When someone hits a project out of the park or, alternatively, under performs, real-time feedback will help them understand what is working, and what isn’t. People who have regular meetings with their managers are likely to be more engaged, compared to those who don’t. And employees that are more engaged are also more productive.
Outside of that, regular feedback helps in other ways as well:
- It clarifies expectations.
- It helps managers understand career aspirations and training needs.
- It can help prevent performance issues.
And it’s not just positive feedback that inspires employees, constructive feedback is just as helpful. The majority of people say that they’d be better at their jobs if their manager gave them corrective feedback. Sure, it’s not always easy to give, but knowing employees appreciate it does lessen the angst.
All said, the flow of business might not allow for a scheduled sit down every week, but feedback can be given in a variety of ways. Face-to-face is best if you are giving less-than-glowing remarks, but immediate feedback delivered by email or a mobile app that gives specific feedback about the person’s behavior in a meeting or on a call or on a project can count for a lot.
We need to find a balance between the two extremes—a quick message is great, but it can’t substitute or replace face-to-face time. And face-to-face time shouldn’t just be reserved for the delivery of bad news either. There is no easy answer here, and managers and employees need to work together to find a solution that works—and makes sense—for them.

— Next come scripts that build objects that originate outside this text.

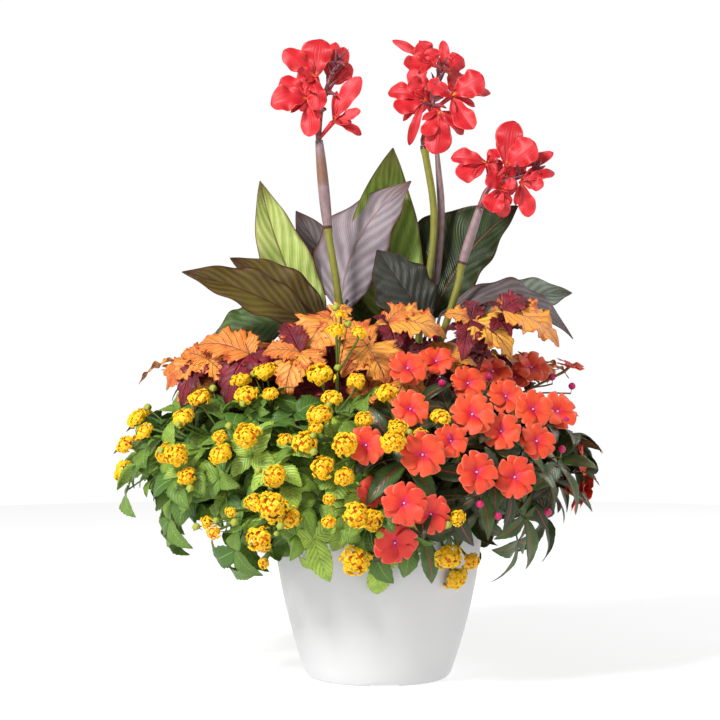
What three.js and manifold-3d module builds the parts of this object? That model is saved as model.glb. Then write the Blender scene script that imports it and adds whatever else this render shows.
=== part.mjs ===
// A mixed summer planter: orange garden impatiens on the right, yellow lantana on the left and copper coleus
// behind them, round a clump of bronze-leaved red canna, in a round tapered pot filled with potting soil.
// Millimetres, +Z up, the origin on the pot's axis at the ground, the planter's front towards -Y.
import * as THREE from "three";
import { mergeVertices } from "three/addons/utils/BufferGeometryUtils.js";
import Module from "manifold-3d";

const wasm = await Module();
wasm.setup();
const { Manifold, Mesh: SolidMesh } = wasm;

// The driving dimensions.
const POT = { rimR: 175, footR: 119, height: 294, wall: 4, curve: 1.9, sides: 26 };
const FOOT = { ringR: 112, ringInnerR: 98, padR: 50, recess: 4.5, floor: 9 };
const NOTCH = { count: 4, width: 47, height: 3.4, turn: 4.5 };
const DRAIN = { count: 3, radius: 6, at: 74 };
const SOIL_TOP = 262;
const ROOT_DEPTH = 24;
// Neighbouring pieces stand this far apart.
const GAP = 0.4;
const LEAF_THICK = 0.9;

// Places read off the reference picture, a square of 720 pixels, become real ones through its view: an eye
// 3.5 m in front of the pot's axis, tilted down a little, with 1.66 mm to a pixel at the axis.
const EYE = new THREE.Vector3(-30, -3500, 612);
const MM_PER_PIXEL = 1.66;
const TILT = THREE.MathUtils.degToRad(1.44);
const PICTURE_MIDDLE = 360;
const FOCAL = -EYE.y / MM_PER_PIXEL;

// The flowering plants spill over the rim in one low mound, and the coleus make a higher one behind it.
const FLOWER_MOUND = { centre: vec(-35, -20, 345), radii: vec(400, 310, 200) };
const COLEUS_MOUND = { centre: vec(-30, 40, 400), radii: vec(350, 270, 215) };

const COLOUR = {
  pot: 0xe6e6e4,
  soil: 0x3a2a20,
  cannaStem: 0x8a6a5c,
  cannaBloom: 0xe5262c,
  greenBlade: 0x7fa03c,
  bronzeBlade: 0x4a4428,
  purpleBlade: 0x85757a,
  coleus: 0xd9762b,
  impatiens: 0xf4512c,
  impatiensLeaf: 0x34502c,
  lantana: 0xf7b810,
  lantanaLeaf: 0x4f7f35,
};

function vec(x, y, z) {
  return new THREE.Vector3(x, y, z);
}

const UP = vec(0, 0, 1);

function mix(a, b, share) {
  return a.clone().lerp(b, share);
}

// Evenly spread draws from 0 to 1, the same on every run: the i-th of series k.
function draw(i, k) {
  const value = (i + 1) * 0.61803399 + (k + 1) * 0.7548777;
  return value - Math.floor(value);
}

// The real place of a picture point at depth y.
function seen(u, v, y) {
  const right = (u - PICTURE_MIDDLE) / FOCAL;
  const up = (PICTURE_MIDDLE - v) / FOCAL;
  const ray = vec(
    right,
    Math.cos(TILT) + Math.sin(TILT) * up,
    Math.cos(TILT) * up - Math.sin(TILT),
  );
  return EYE.clone().addScaledVector(ray, (y - EYE.y) / ray.y);
}

// The real place of a picture point on the near side of a mound.
function onMound(mound, u, v) {
  const { centre, radii } = mound;
  let point = seen(u, v, centre.y);
  for (let pass = 0; pass < 4; pass++) {
    const left =
      1 - ((point.x - centre.x) / radii.x) ** 2 - ((point.z - centre.z) / radii.z) ** 2;
    point = seen(u, v, centre.y - radii.y * Math.sqrt(Math.max(0, left)));
  }
  return point;
}

// The place on a mound at a height, at an angle round it: 0 is right, 90 is the back.
function roundMound(mound, degrees, z) {
  const { centre, radii } = mound;
  const angle = THREE.MathUtils.degToRad(degrees);
  const share = Math.sqrt(Math.max(0, 1 - ((z - centre.z) / radii.z) ** 2));
  return vec(
    centre.x + radii.x * share * Math.cos(angle),
    centre.y + radii.y * share * Math.sin(angle),
    z,
  );
}

function outward(mound, point) {
  const { centre, radii } = mound;
  return point.clone().sub(centre).divide(radii).divide(radii).normalize();
}

// The place of a blade's tip seen at a picture point, at the depth where the blade rises from the plane
// across its whorl's axis by a share of its length between least and most, as near depth y as it can be.
function tipAt(u, v, y, middle, axis, least, most) {
  let depth = y;
  let tip = seen(u, v, depth);
  for (let pass = 0; pass < 6; pass++) {
    const out = tip.clone().sub(middle);
    const rise = out.dot(axis) / out.length();
    const wanted = THREE.MathUtils.clamp(rise, least, most);
    depth += ((wanted - rise) * out.length()) / axis.y;
    tip = seen(u, v, depth);
  }
  return tip;
}

function polar(radius, degrees, z) {
  const angle = THREE.MathUtils.degToRad(degrees);
  return vec(radius * Math.cos(angle), radius * Math.sin(angle), z);
}

// A closed geometry as a solid, turned right side out if it is inside out.
function solid(geometry) {
  const bare = new THREE.BufferGeometry().setAttribute(
    "position",
    geometry.getAttribute("position").clone(),
  );
  if (geometry.index) bare.setIndex(geometry.index.clone());
  const merged = mergeVertices(bare, 1e-3);
  const points = merged.attributes.position.array;
  const all = merged.index.array;
  // Where a ring of points is drawn together, its triangles shrink to nothing and are left out.
  const corners = [];
  for (let i = 0; i < all.length; i += 3) {
    const [p, q, r] = all.slice(i, i + 3);
    if (p !== q && q !== r && r !== p) corners.push(p, q, r);
  }
  let volume = 0;
  const a = new THREE.Vector3();
  const b = new THREE.Vector3();
  const c = new THREE.Vector3();
  for (let i = 0; i < corners.length; i += 3) {
    a.fromArray(points, corners[i] * 3);
    b.fromArray(points, corners[i + 1] * 3);
    c.fromArray(points, corners[i + 2] * 3);
    volume += a.dot(b.cross(c));
  }
  if (volume < 0) {
    for (let i = 0; i < corners.length; i += 3) {
      [corners[i + 1], corners[i + 2]] = [corners[i + 2], corners[i + 1]];
    }
  }
  return new Manifold(
    new SolidMesh({ numProp: 3, vertProperties: points, triVerts: new Uint32Array(corners) }),
  );
}

function join(solids) {
  return Manifold.union(solids);
}

// Of joined solids only the main body stays, without edges too short to matter.
const SHORT_EDGE = 0.02;

function mainBody(made) {
  const main = made.decompose().reduce((most, one) => (one.volume() > most.volume() ? one : most));
  return main.simplify(SHORT_EDGE);
}

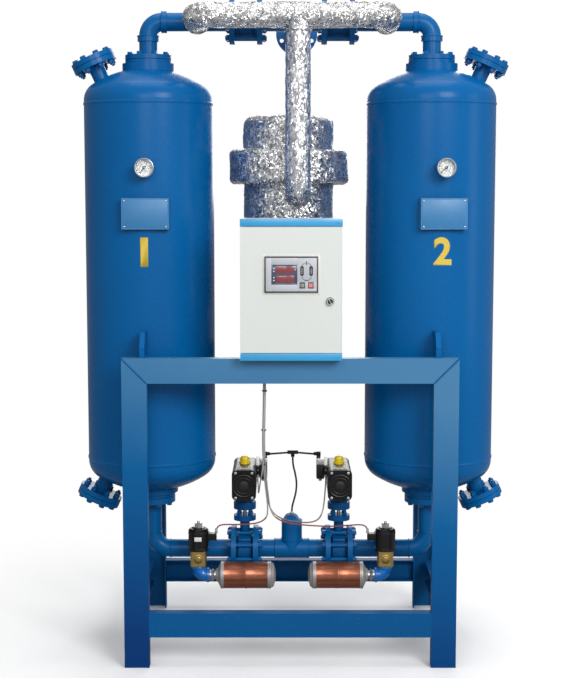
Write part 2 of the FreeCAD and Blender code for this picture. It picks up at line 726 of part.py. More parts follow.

Surpass Employee Expectations
Employees want to succeed, and we want to provide them with the right opportunities to grow and develop. At the same time, we want our businesses to succeed too. We want to help make customers happier and our products and services better. The challenge has always been meeting these needs at the same time.
Finding the balance between business needs and satisfying employee expectations is critical. Once organizations get it right, it creates a space for employees to do their best work and for businesses to deliver the best to their clients. Everybody wins.